** What is asked **
Reproduce every entry exactly.

** Exercise data **
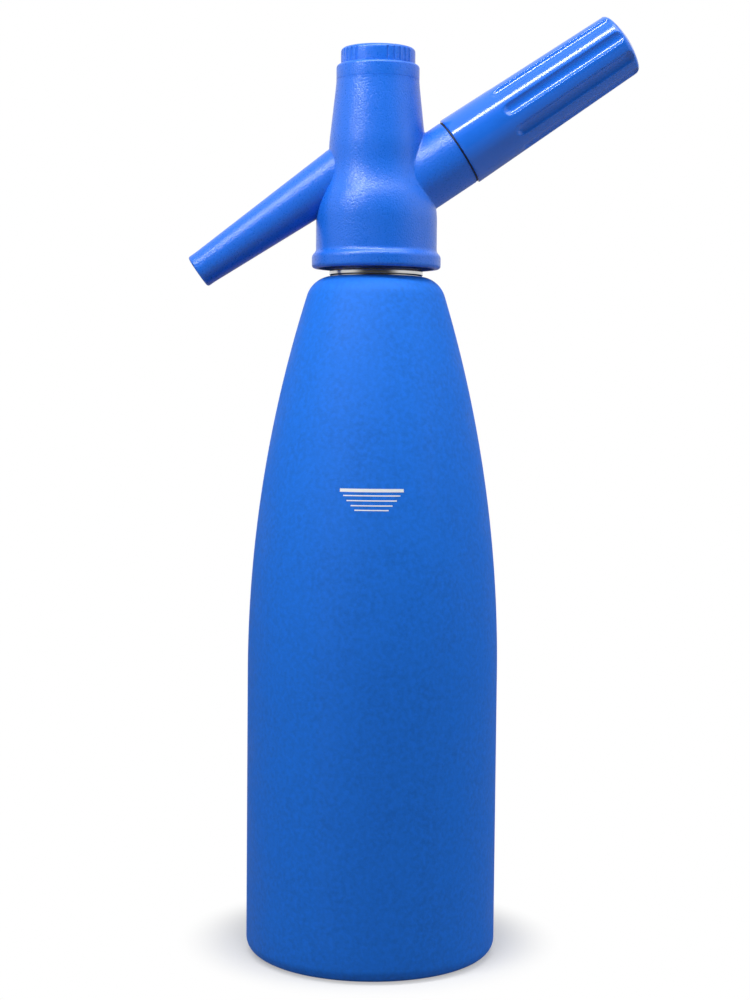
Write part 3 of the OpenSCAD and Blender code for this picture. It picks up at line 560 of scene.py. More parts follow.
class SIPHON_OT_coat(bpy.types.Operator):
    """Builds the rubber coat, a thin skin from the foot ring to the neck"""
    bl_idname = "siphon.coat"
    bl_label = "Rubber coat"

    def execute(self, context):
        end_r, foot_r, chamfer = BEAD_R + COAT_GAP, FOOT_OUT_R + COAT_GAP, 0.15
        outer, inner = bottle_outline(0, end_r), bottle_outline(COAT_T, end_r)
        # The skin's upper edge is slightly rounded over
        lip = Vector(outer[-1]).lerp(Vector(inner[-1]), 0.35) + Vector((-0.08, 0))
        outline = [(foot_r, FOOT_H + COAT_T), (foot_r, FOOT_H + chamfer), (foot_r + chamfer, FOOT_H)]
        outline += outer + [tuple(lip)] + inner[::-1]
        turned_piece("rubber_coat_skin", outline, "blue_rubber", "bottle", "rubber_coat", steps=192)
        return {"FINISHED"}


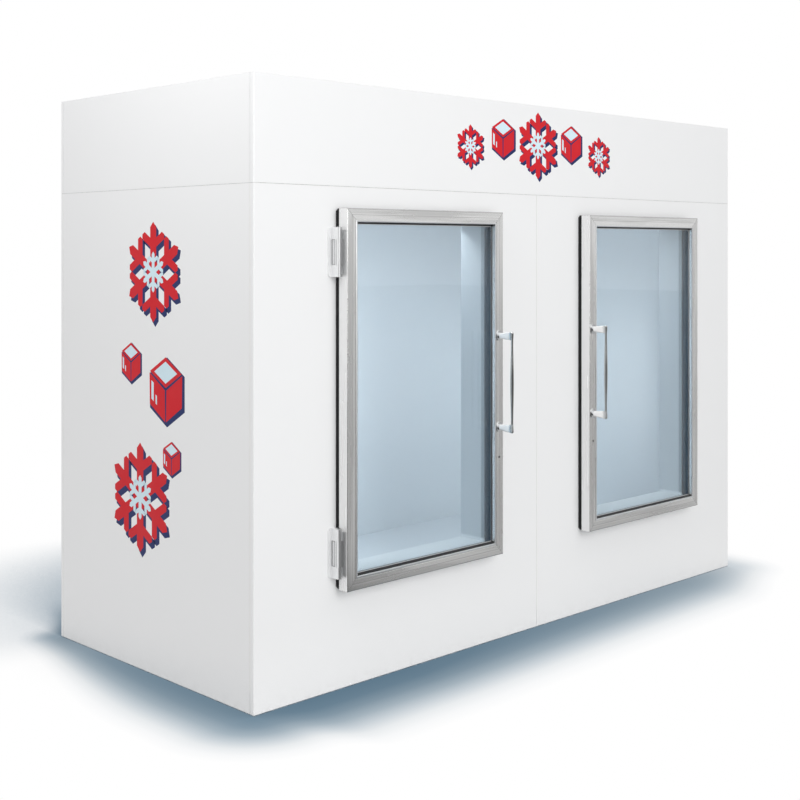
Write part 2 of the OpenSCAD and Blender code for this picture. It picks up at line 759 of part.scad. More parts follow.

** Full answer **
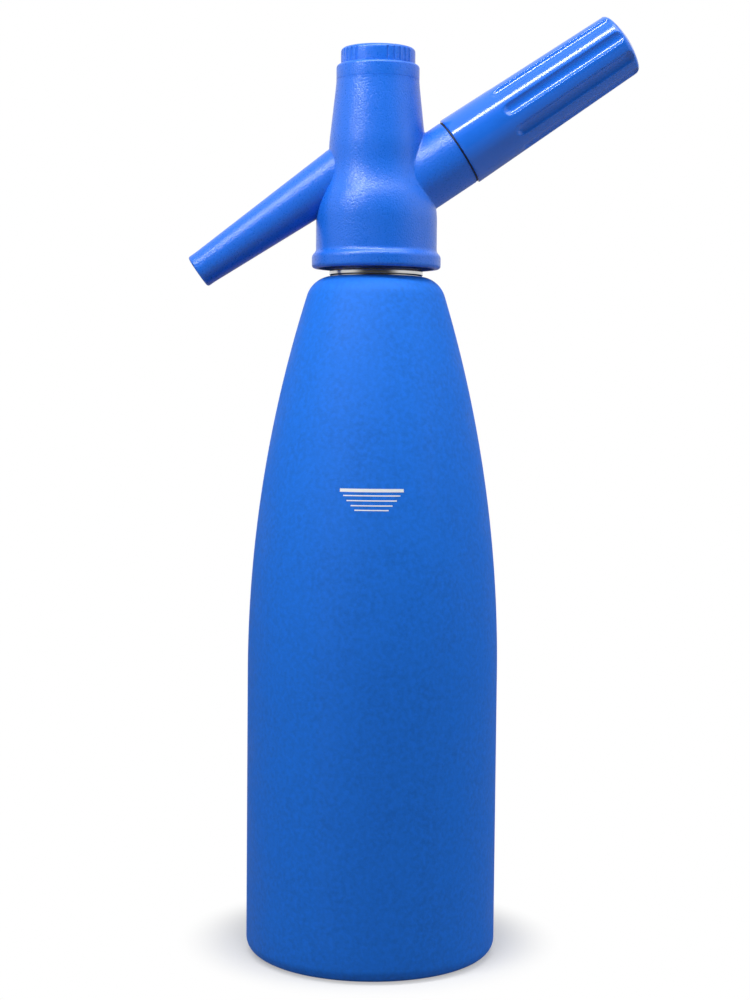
Write part 3 of the OpenSCAD and Blender code for this picture. It picks up at line 560 of scene.py. More parts follow.
class SIPHON_OT_coat(bpy.types.Operator):
    """Builds the rubber coat, a thin skin from the foot ring to the neck"""
    bl_idname = "siphon.coat"
    bl_label = "Rubber coat"

    def execute(self, context):
        end_r, foot_r, chamfer = BEAD_R + COAT_GAP, FOOT_OUT_R + COAT_GAP, 0.15
        outer, inner = bottle_outline(0, end_r), bottle_outline(COAT_T, end_r)
        # The skin's upper edge is slightly rounded over
        lip = Vector(outer[-1]).lerp(Vector(inner[-1]), 0.35) + Vector((-0.08, 0))
        outline = [(foot_r, FOOT_H + COAT_T), (foot_r, FOOT_H + chamfer), (foot_r + chamfer, FOOT_H)]
        outline += outer + [tuple(lip)] + inner[::-1]
        turned_piece("rubber_coat_skin", outline, "blue_rubber", "bottle", "rubber_coat", steps=192)
        return {"FINISHED"}


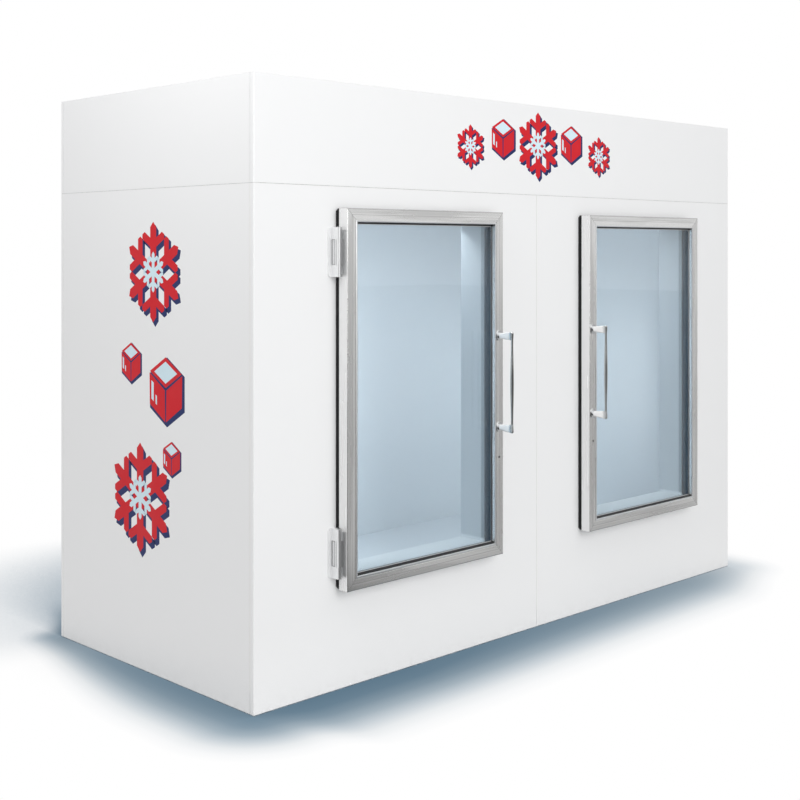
Write part 2 of the OpenSCAD and Blender code for this picture. It picks up at line 759 of part.scad. More parts follow.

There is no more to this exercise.